A slight pullback in first-quarter economic growth had been widely expected mainly due to an unusually harsh winter that kept consumers home and disrupted supply chains, among other problems, and the Commerce Department’s first two GDP estimates reflected that.
But economists, analysts and policy makers now say the newly revised numbers reveal broad structural weaknesses in the economy, flaws that go well-beyond issues caused by a temporary spate of bad weather.
“You cannot dismiss the data as being entirely a fluke,” said Cliff Waldman, senior economist for the Manufacturers Alliance for Productivity and Innovation (MAPI), a public policy and economics research organization in Arlington, Va.
Waldman said the setback in growth should be viewed as “a warning sign” that the economic recovery is far more fragile than previously believed. He said the weather remained a factor, but that it merely exacerbated much larger issues facing U.S. businesses, notably “a lack of certainty and confidence.”
“The range of uncertainties in the past five years has been remarkable,” he said, citing domestic policy uncertainties related to new regulations and health care laws, but also ongoing economic instability in Europe and political instability in the Middle East and the Ukraine.

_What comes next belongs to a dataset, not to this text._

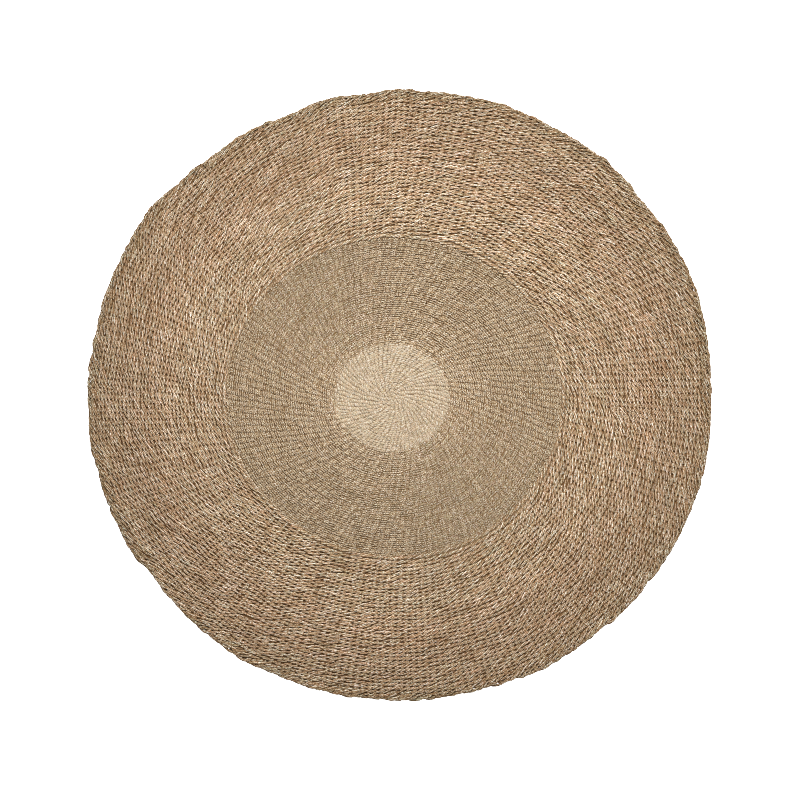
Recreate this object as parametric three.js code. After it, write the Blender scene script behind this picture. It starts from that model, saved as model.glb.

The economic recovery has occurred in fits and starts and the latest first-quarter GDP reading, which measures all the goods and services produced across the U.S. economy, represents another serious stumble.
Growth is expected to pick up in the second quarter, likely returning to a more normal annual growth rate of between 3% and 4%. But the structural problems, including high unemployment and stagnant wages, remain. Consumer spending, which accounts for more than 70% of the U.S. economy, grew by 1% in the first quarter, lower than the government’s previous estimate of 3.1%.
Consumer spending is directly impacted by related weakness in U.S. labor markets. The unemployment rate is still high at 6.3%, but more worrisome is wages and average weekly work hours, which have been stagnant for months even as consumer prices on food and energy have risen. If workers aren’t getting paid more or working longer hours to make more money, they can’t spend more money.
Another primary cause of the lower GDP figure was scaled back health care spending as the U.S. adjusts to the overhaul of the nation’s health care system under ObamaCare, the president’s sprawling reform effort.
“The small and unexpected decline in healthcare consumption is a bit worrisome,” said Doug Handler, chief U.S. economist at IHS Global Insight.
The Obama administration had previously estimated a strong gain in health care spending as more and more Americans signed up for coverage under the Affordable Care Act. But data derived from an actual survey showed the government's estimate was far too optimistic. Health care spending, instead of rising at a 1% rate, had fallen in the first quarter at a 0.2% rate.
Weak capital spending by businesses in another structural flaw brought about by the pervasive uncertainty.
Businesses, according to Waldman, “are spending just enough to keep operations going, not enough to generate expansion and job growth.”
Waldman said businesses shouldn’t expect policy makers in Washington to provide any solutions. “It’s frozen politically here. The part of D.C. that enacts laws isn’t working very well.”